The condition of the working class in the world has been changed by two monumental developments in the last part of the 20th century–one political, the other economic.

The political changes were the collapse of the USSR and Eastern Europe, the opening-up of China to imperialist investment, the opening-up of India in 1991, and the opening more widely of formerly oppressed countries to the invasion of capital—countries which had been partially shielded from full-scale takeover of their economies by the existence of the Soviet Union.

The result of this political setback was that the world working class available to capitalist imperialism for super-exploitation doubled between the years 1985 and 2000 from 1.5 billion to 3 billion. This expansion took place in countries with historically low wages and massive unemployment.

The economic development that coincided with the political transformation was the leap forward in the scientific-technological revolution in the capitalist world. By that I mean the development of computerization, the Internet, satellite communications, fiber optic cable, vast computerized ports, containerization, super tankers with powerful turbine engines, jumbo jet transport, and so forth.

All this enabled the capitalist class in the imperialist countries to engineer a restructuring of the world economy that was as significant as the growth of the industrial revolution in the 18th and 19th centuries. “Low-Wage Capitalism” is not just a catchy phrase for the title of a book, but a description, a characterization, of the entire period of the last three decades brought about by these developments.

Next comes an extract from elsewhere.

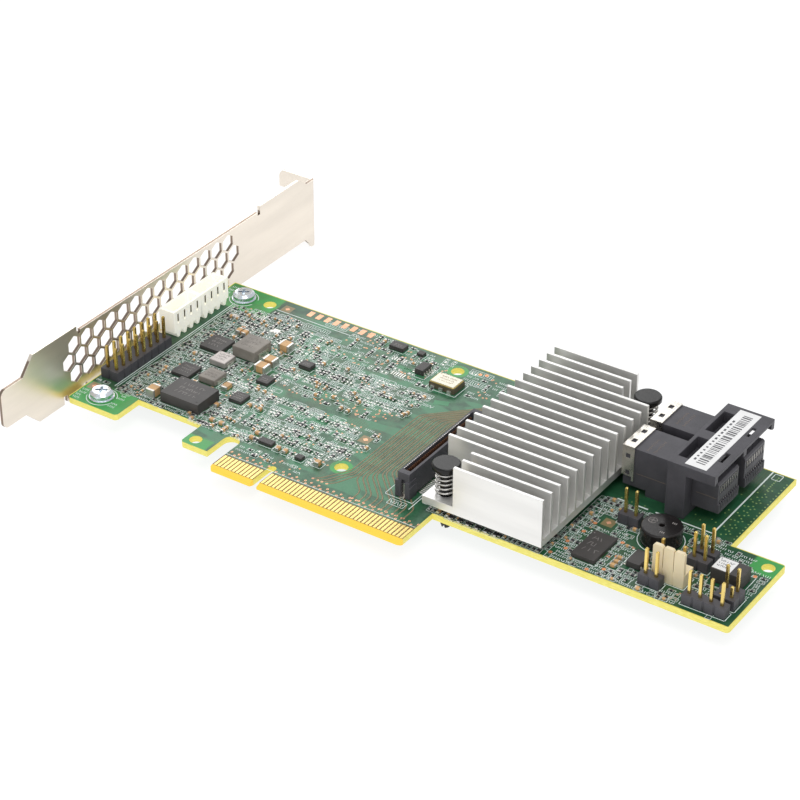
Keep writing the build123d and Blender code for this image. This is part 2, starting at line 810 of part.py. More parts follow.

Wage competition and pauperization

What the ruling class did was to break up the production process into fine-tuned sub-processes and farm them out across the globe, seeking the cheapest labor in the enormously expanded pool of low-wage workers.

They set up a worldwide wage competition for workers in the imperialist countries on a job-for-job basis–so autoworkers in Detroit had to compete with autoworkers in Thailand. Service workers in Arizona had to compete with service workers in the Philippines. Computer programmers in New York had to compete with programmers in India, and so on.

The new world division created chains of production, global chains of exploitation, in which workers could be drawn into producing for the monopolies wherever they could be rounded up across the planet.

Wages are now being determined internationally based on the global low-wage workforce instead of nationally as they used to be. This was leading to the pauperization of the working class in the U.S. before the economic crisis hit.

The economic crisis has only deepened this. And capitalism has no way out. The new development in the U.S. capitalist system which began with the 1991 recession is the jobless recovery. It lasted 18 months in that recession. In the Clinton recession of 2000 to 2001 it took four years before employment reached pre-recession levels, and predictions for this crisis are anywhere from five to eight years.

But these predictions are not based on anything real. With the ruthless carrying-out of the technological destruction of jobs, speed-up, increasing productivity of labor, and the shrinking of the auto industry and the housing and construction industry—the two jobs engines of the economy—it will be impossible to put the 30 million workers already unemployed and underemployed back to work in any significant numbers.

Capitalism has entered a declining period of permanent crisis. The model established by the Republic Windows and Doors workers in Chicago, who occupied their plant to demand they be paid what was owed to them by Bank of America, is the model for the class struggle of the future, which is bound to come.